If all this is what passes for how it will be done in the future, we shouldn’t wonder if the economy continues to suffer.
Meanwhile, it’s a New Year. We don’t have to keep doing things the old way. Selfishly, we can realize that ultimately you have to be a Contrarian at some level in order to have an edge. I hear the VC’s are ready to switch to Enterprise for a while. Let’s all turn over a New Year’s resolution to look at a bigger picture, see a longer term, and consider a change.
We’re due for it. This other stuff has been failing us for a long time.
Mary Baum (@marybaum) said
I cannot believe this post has sat here for months and NOBODY has said a word to you.
You are so obviously right, and I for one am so glad to hear sense coming from someone with a big role to play in improving the economy.
Of course, I’m not convinced that anyone other than you and Krugman have any interest in improving the economy. One thing about the economics of free is that for the moment, user information is more valuable than user dollars.
But we can’t expect 300 million people to become entrepreneurs. And if they did, there would still need to be some money in the economy for those solopreneurs to buy and sell from each other. It can’t all keep getting sucked out of the productive economy to sit in offshore accounts – at some point, the whole thing falls below critical mass, methinks.

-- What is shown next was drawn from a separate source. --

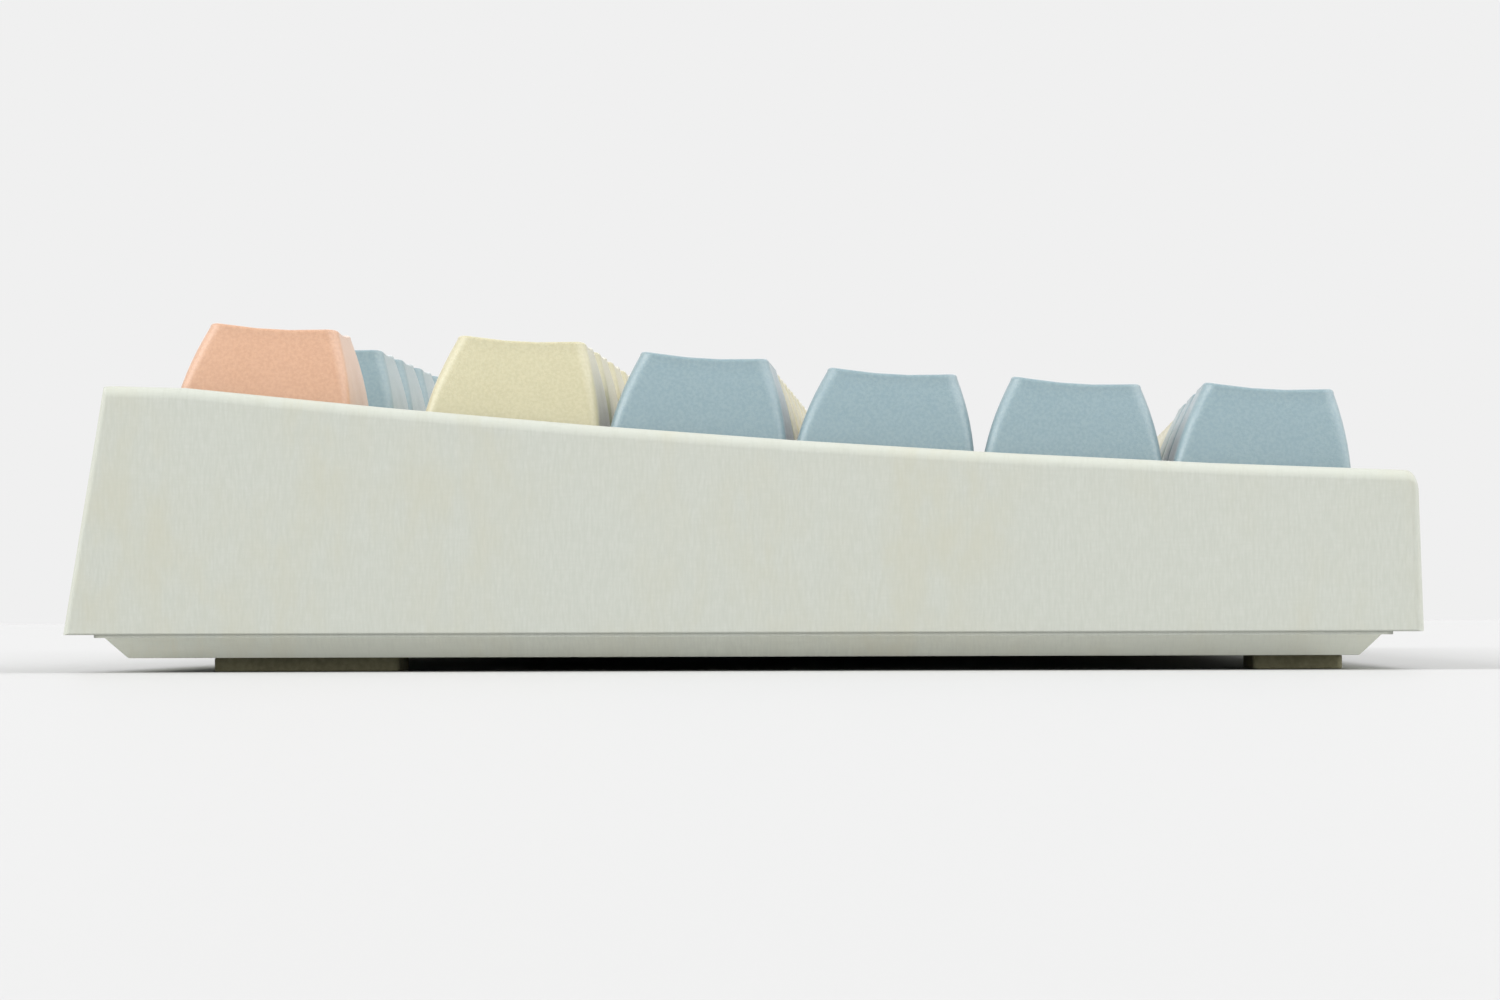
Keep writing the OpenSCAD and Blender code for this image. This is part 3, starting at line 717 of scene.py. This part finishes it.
# ---- Floor, light and camera ----
FLOOR_HALF = 30
floor_mesh = bpy.data.meshes.new("floor")
bm = bmesh.new()
bmesh.ops.create_grid(bm, x_segments=2, y_segments=2, size=FLOOR_HALF)
bm.to_mesh(floor_mesh)
bm.free()
floor = bpy.data.objects.new("floor", floor_mesh)
bpy.context.scene.collection.objects.link(floor)
paper = Look("floor_paper", rough=0.45, specular=0.3)
paper.color(srgb(182, 182, 182))
paper.normal(paper.bump(paper.noise(paper.coords, 900, 2), 0.00002, 0.1))
floor_mesh.materials.append(paper.m)

world = bpy.data.worlds.new("studio")
bpy.context.scene.world = world
world.use_nodes = True
world.node_tree.nodes["Background"].inputs["Color"].default_value = srgb(240, 240, 240)
world.node_tree.nodes["Background"].inputs["Strength"].default_value = 1.0


def sun(name, toward, strength, angle):
    """Light that comes from the direction toward, spread over an angle."""
    data = bpy.data.lights.new(name, "SUN")
    data.energy = strength
    data.angle = math.radians(angle)
    obj = bpy.data.objects.new(name, data)
    obj.rotation_euler = Vector(toward).to_track_quat("Z", "Y").to_euler()
    bpy.context.scene.collection.objects.link(obj)


sun("front_softbox", (-0.1, -1.0, 0.75), 2.5, 70)
sun("rear_softbox", (-0.35, 1.0, 0.75), 2.9, 50)
sun("side_reflector", (-1.0, 0.0, 0.1), 0.8, 36)

CAMERA_FROM_SIDE, CAMERA_Y, CAMERA_Z = 0.4896, -0.0238, 0.0050
YAW, PITCH_UP, ROLL = math.radians(2.649), math.radians(1.411), math.radians(-0.172)
SENSOR_MM, LENS_MM = 36, 118.0
camera_data = bpy.data.cameras.new("camera")
camera_data.sensor_width = SENSOR_MM
camera_data.lens = LENS_MM
camera_data.clip_start = 0.01
camera_data.clip_end = 100
camera = bpy.data.objects.new("camera", camera_data)
ahead = Vector((math.cos(YAW) * math.cos(PITCH_UP), math.sin(YAW) * math.cos(PITCH_UP),
                math.sin(PITCH_UP)))
right = ahead.cross(Vector((0, 0, 1))).normalized()
up = right.cross(ahead)
right, up = (right * math.cos(ROLL) + up * math.sin(ROLL), up * math.cos(ROLL) - right * math.sin(ROLL))
place = Matrix.Translation((case_low.x - CAMERA_FROM_SIDE, CAMERA_Y, CAMERA_Z))
camera.matrix_world = place @ Matrix((right, up, -ahead)).transposed().to_4x4()
bpy.context.scene.collection.objects.link(camera)
bpy.context.scene.camera = camera
bpy.context.scene.view_settings.view_transform = "Standard"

This is such a bizarre time in history. It is sort of okay to advocate progressive taxation on individuals. But even good Democrats, all of us pro-choice, politically correct types you may have been alluding to when you mentioned Krugman’s politics, are so totally in thrall to the god of financialization (and so dismissive of productive investment) that they can’t recognize its ever more corrosive effect on society.
Let me rephrase that. 30 years of financialization has been worse for Western society than all the crack that ever crossed our borders.

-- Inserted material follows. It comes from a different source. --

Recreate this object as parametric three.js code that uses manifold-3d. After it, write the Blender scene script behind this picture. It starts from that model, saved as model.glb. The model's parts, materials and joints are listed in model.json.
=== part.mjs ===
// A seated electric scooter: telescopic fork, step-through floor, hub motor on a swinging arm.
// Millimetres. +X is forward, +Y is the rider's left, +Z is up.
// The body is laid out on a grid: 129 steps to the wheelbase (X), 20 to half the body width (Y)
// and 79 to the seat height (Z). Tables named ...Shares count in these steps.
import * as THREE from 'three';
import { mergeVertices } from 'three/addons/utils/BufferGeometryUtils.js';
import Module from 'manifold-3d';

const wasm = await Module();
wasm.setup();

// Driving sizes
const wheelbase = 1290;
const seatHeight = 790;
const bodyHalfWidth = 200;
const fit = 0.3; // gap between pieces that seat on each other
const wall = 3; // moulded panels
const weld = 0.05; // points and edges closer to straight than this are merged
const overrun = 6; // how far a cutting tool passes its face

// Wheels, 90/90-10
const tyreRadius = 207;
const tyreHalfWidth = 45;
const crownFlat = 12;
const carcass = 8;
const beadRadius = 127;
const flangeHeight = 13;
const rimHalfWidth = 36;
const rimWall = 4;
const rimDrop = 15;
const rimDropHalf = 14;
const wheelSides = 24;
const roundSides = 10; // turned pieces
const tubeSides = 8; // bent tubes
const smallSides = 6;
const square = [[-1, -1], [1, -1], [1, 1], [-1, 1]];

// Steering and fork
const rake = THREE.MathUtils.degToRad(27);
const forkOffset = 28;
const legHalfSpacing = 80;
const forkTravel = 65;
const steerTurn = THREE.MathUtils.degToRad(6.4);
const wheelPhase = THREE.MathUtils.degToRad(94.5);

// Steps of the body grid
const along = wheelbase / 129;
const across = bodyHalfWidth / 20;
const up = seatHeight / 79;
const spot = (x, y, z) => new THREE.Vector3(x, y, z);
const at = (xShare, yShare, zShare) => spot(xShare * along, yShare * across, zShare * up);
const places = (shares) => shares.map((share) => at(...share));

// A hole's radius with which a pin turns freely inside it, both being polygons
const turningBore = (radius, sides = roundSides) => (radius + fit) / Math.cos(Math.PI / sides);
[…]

It’s one thing to bring in a substance that robs a vulnerable segment of society of the will to participate in that society. (And then wring our hands about the damage…)
It’s quite another, in a completely overzealous misinterpretation of corporate legal obligations, to eliminate society itself, as an expendable cost of doing business.
That. Is. Evil.
Bob Warfield said
Big Companies. Wall Street. Financialization. They’re all essentially the same thing, and they’re all the wrong answer for America and for jobs. Everything great about America was built on Innovation, Empowering Individuals, Small Businesses, and Granting Freedom so long as individuals Accept Responsibility for their actions rather than Legislating penalty after penalty and abridging freedoms. Lately, we are only offered the choice of whether to support Bigger Government on the Left or Bigger Companies on the Right. I don’t want either one. I want a return to support individuals, small businesses, freedom, and innovation.